To convert the temperature from Celsius to Kelvin, use the formula:

\[
T(K) = T(°C) + 273.15
\]

\[
T = 34.9 + 273.15 = 308.05 \, \text{K}
\]

### Step 2: Use the Ideal Gas Law

Rearranging the Ideal Gas Law to find the density \((\rho)\):

\[
n = \frac{PV}{RT}
\]

We also know that the number of moles (\(n\)) can be expressed in terms of density as:

\[
n = \frac{m}{M}
\]

Where:
- \(m\) = mass of the gas (in grams)
- \(M\) = molar mass of the gas (in g/mol)

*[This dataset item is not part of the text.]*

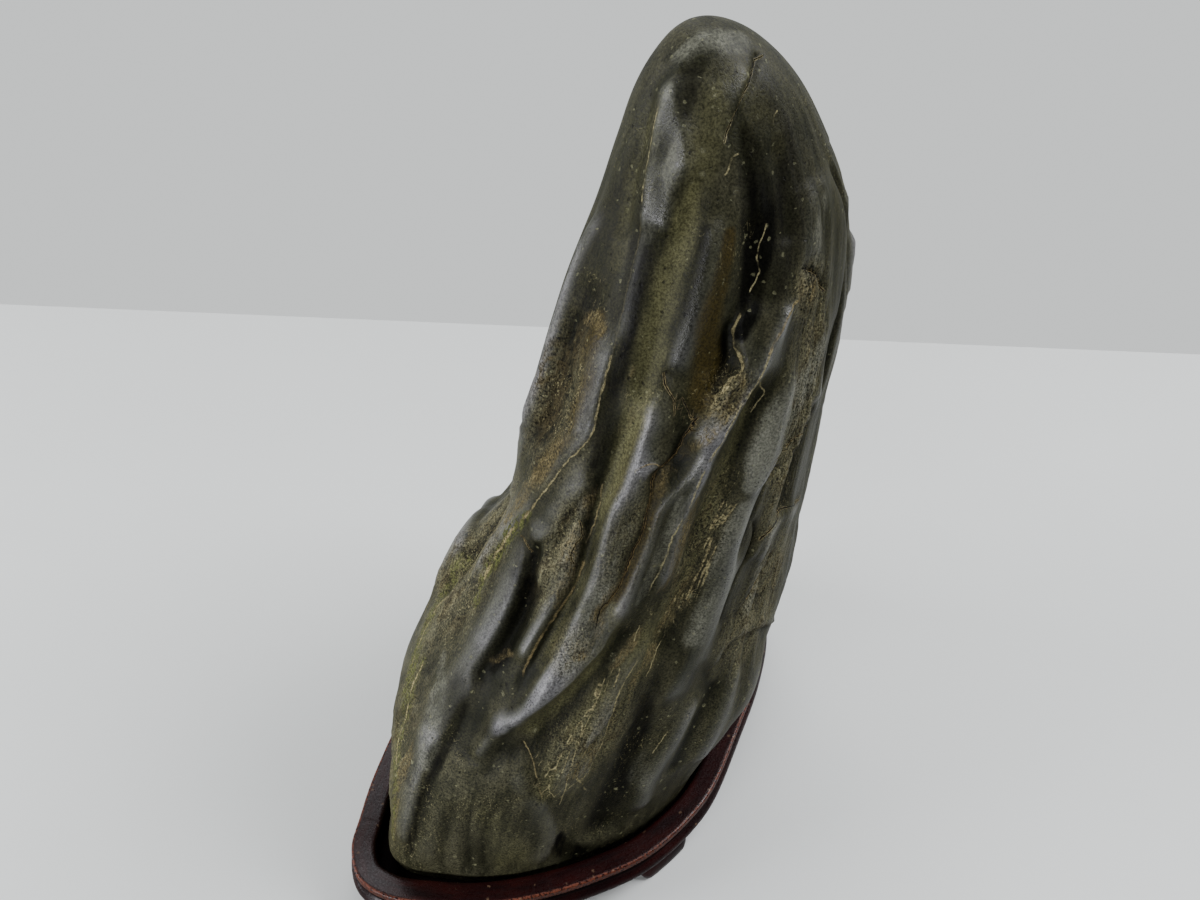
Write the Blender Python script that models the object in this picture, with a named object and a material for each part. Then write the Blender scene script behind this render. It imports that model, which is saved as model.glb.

Substituting this into the equation gives:

\[
\frac{m}{M} = \frac{PV}{RT}
\]

### Step 3: Rearranging to find density

From this, we can express density (\(\rho\)) as:

\[
\rho = \frac{m}{V} = \frac{P \cdot M}{R \cdot T}
\]

### Step 4: Find the molar mass of chlorine gas

The molar mass of chlorine gas (\(Cl_2\)) is:

\[
M = 2 \times 35.453 \, \text{g/mol} = 70.906 \, \text{g/mol}
\]

### Step 5: Plug in the values

Now, we can plug in the values into the density formula:

- \(P = 1.21 \, \text{atm}\)
- \(M = 70.906 \, \text{g/mol}\)
- \(R = 0.0821 \, \text{L} \cdot \text{atm} / \text{K} \cdot \text{mol}\)
- \(T = 308.05 \, \text{K}\)

\[
\rho = \frac{1.21 \, \text{atm} \times 70.906 \, \text{g/mol}}{0.0821 \, \text{L} \cdot \text{atm} / \text{K} \cdot \text{mol} \times 308.05 \, \text{K}}
\]

### Step 6: Calculate the density

Now, let’s perform the calculation:

\[
\rho = \frac{1.21 \times 70.906}{0.0821 \times 308.05}
\]

Calculating the values:

1. Calculate the numerator: \(1.21 \times 70.906 \approx 85.89866\)
2. Calculate the denominator: \(0.0821 \times 308.05 \approx 25.358755\)
3. Finally, divide the two results:

\[
\rho \approx \frac{85.89866}{25.358755} \approx 3.39 \, \text{g/L}
\]

### Final Answer

The density of chlorine gas at \(1.21 \, \text{atm}\) and \(34.9^\circ \text{C}\) is approximately **3.39 g/L**.